I have quite a few friends who’ve made the decision not to have children. Because they’re wonderful, intelligent, kind people, I believe that they would make excellent parents and their lives would be full if they had children. But their lives are full as they are, just with different choices. Having a baby has been a unique, amazing and fulfilling experience. But I believe that there are just as wonderful experiences out there that don’t involve children. For me, looking down at baby Feather reminded me of watching the sunset while in South Africa. A slow feeling of utter contentment and satisfaction that I wished I could keep with me forever.
I’m happy to suffer and do things I never thought I’d be willing to before. If you read my travel posts, you can probably tell that I like to travel efficiently. No checked baggage, ever. Global Entry all the way. I get all my stuff ready as soon as the plane is taxiing to the gate, so I can be positioned to be one of the first off the plane, and avoid long queues. Any and all lines at an airport are to be avoided like the plague by preparing beforehand, combined with super fast walking. I like a super streamlined, as-quick-as-possible experience.
So I have to admit that I was freaking out a bit while pregnant, about how we were going to travel with a newborn. It just seemed like so much trouble and hassle. I actually felt quite annoyed! But since having baby Feather, I realize that while travel is going to be a big pain..it’s worth it. I’m looking forward to showing him the world. And I find myself being totally willing and happy to do all kinds of inconvenient things that would have been unfathomable before…like yes, waiting for checked baggage. And enduring long immigration/customs lines! I’ll still be annoyed I’m sure…but like I said, worth it 100%. It’s just what you have to do.
Having a baby makes almost everything better. Sorry to end on a sappy note, but it’s true. I appreciate sleep more. I appreciate being able to go out for a bowl of pho with my best friend.

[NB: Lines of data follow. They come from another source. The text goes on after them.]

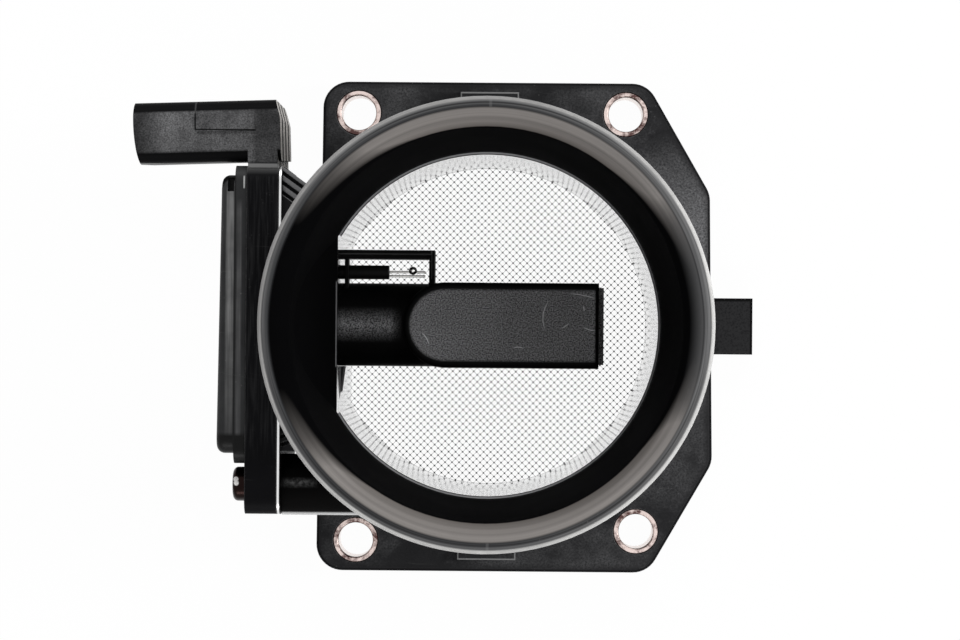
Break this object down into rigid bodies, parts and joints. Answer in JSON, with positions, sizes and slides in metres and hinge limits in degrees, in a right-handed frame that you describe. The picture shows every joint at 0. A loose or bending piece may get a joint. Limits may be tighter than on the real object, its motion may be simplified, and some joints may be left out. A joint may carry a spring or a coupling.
{
  "type": "mass airflow sensor",
  "caption": "Air meter body with a square mounting flange, an inlet screen, a bypass arm across the bore, a round hose mouth and a side electronics module with a connector.",
  "frame": {"origin": "on the bore axis at the flange's back face, where the air box's neck enters", "axes": "+Z along the bore from the flange to the hose mouth; +X from the electronics module across the bore to the flange's tab; +Y towards the connector's end of the module"},
  "size_m": [0.1219, 0.1014, 0.084],
  "materials": {
    "body_plastic": "satin black, fine grain",
    "arm_plastic": "fine-grained black",
    "ring_plastic": "plain black",
    "case_plastic": "satin black",
    "cover_plastic": "satin black",
    "carrier_plastic": "plain black",
    "stem_plastic": "satin black",
    "screen_wire": "drawn wire",
    "plate_metal": "bright cut edge",
    "board": "green lacquer",
    "chips": "black moulding",
    "seal_rubber": "plain black",
    "post_wire": "bright wire",
    "element_ceramic": "glazed",
    "lead_wire": "bright wire",
    "bead_glass": "dark glassy bead",
    "bushing_metal": "dull pinkish plating",
    "screw_metal": "dark brown plating",
    "terminal_metal": "tinned"
  },
  "bodies": {
    "root": {"air_temp_stem": "stem_plastic", "base_plate": "plate_metal", "board_chips": "chips", "bypass_arm": "arm_plastic", "bypass_cover": "arm_plastic", "carrier_o_ring": "seal_rubber", "circuit_board": "board", "cold_element": "element_ceramic", "connector_terminal_1": "terminal_metal", "connector_terminal_2": "terminal_metal", "connector_terminal_3": "terminal_metal", "connector_terminal_4": "terminal_metal", "connector_terminal_5": "terminal_metal", "element_posts": "post_wire", "flange_bushing_lower_left": "bushing_metal", "flange_bushing_lower_right": "bushing_metal", "flange_bushing_upper_left": "bushing_metal", "flange_bushing_upper_right": "bushing_metal", "hot_element": "element_ceramic", "inlet_screen": "screen_wire", "main_body": "body_plastic", "module_case": "case_plastic", "module_cover": "cover_plastic", "module_screw_lower": "screw_metal", "module_screw_upper": "screw_metal", "screen_retaining_ring": "ring_plastic", "sensor_carrier": "carrier_plastic", "thermistor_bead": "bead_glass", "thermistor_leads": "lead_wire"}
  },
  "joints": []
}
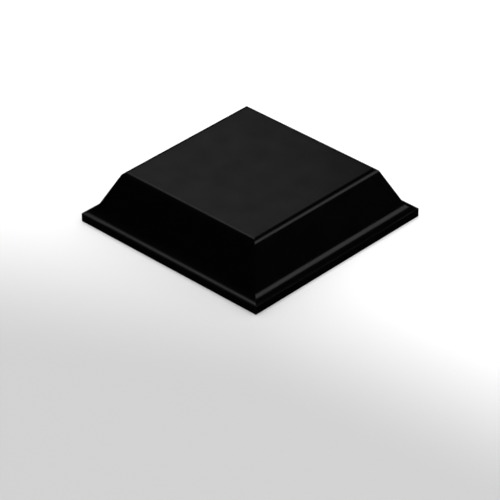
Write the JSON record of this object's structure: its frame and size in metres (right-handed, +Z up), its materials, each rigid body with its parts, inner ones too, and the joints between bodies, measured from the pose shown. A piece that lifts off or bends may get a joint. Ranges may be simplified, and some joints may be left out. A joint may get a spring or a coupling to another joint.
{
  "type": "fence post cap",
  "caption": "Low square fence post cap with sloping sides and a thin rim, a moulded cover snapped over a screwed-down base.",
  "frame": {"origin": "middle of the underside of the rim, in the plane that the cap rests on when it is off its post", "axes": "+Z up, out of the top of the post; +X right and +Y back, square to the sides"},
  "size_m": [0.12, 0.12, 0.0288],
  "materials": {
    "cover_plastic": "smooth black injection moulding, semi-gloss",
    "base_plastic": "dark grey moulding, lightly eroded mould finish",
    "gasket_foam": "closed-cell rubber foam, skinned faces and cut edges",
    "seal_rubber": "moulded black rubber, matt",
    "spring_steel": "cold-rolled stainless spring strip, bright",
    "screw_steel": "plain stainless, rolled and headed"
  },
  "bodies": {
    "base": {"mounting_base": "base_plastic", "post_gasket": "gasket_foam", "seal_ring": "seal_rubber", "spring_clip_right": "spring_steel", "spring_clip_back": "spring_steel", "spring_clip_left": "spring_steel", "spring_clip_front": "spring_steel", "clip_screw_right": "screw_steel", "clip_screw_back": "screw_steel", "clip_screw_left": "screw_steel", "clip_screw_front": "screw_steel"},
    "cover": {"cap_cover": "cover_plastic"}
  },
  "joints": [
    {"name": "cover_lift", "type": "slide", "parent": "base", "child": "cover", "axis": [0, 0, 1], "range_m": [0, 0.06], "deforming": ["spring_clip_right", "spring_clip_back", "spring_clip_left", "spring_clip_front"]}
  ]
}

I’ve reconnected with people who I hadn’t spoken to in years, who took the occasion to reach out. I appreciate my mom (oh so much). I love my husband. I miss my dad. I think about my life before, and it now seems like it was so fun and carefree and wonderful. Some of the aspects that made my life great before, have lessened now (like my freedom to travel). But of course, I’ve gained a lot too. If it makes any sense at all, having a baby has made both my life before, and after baby, better.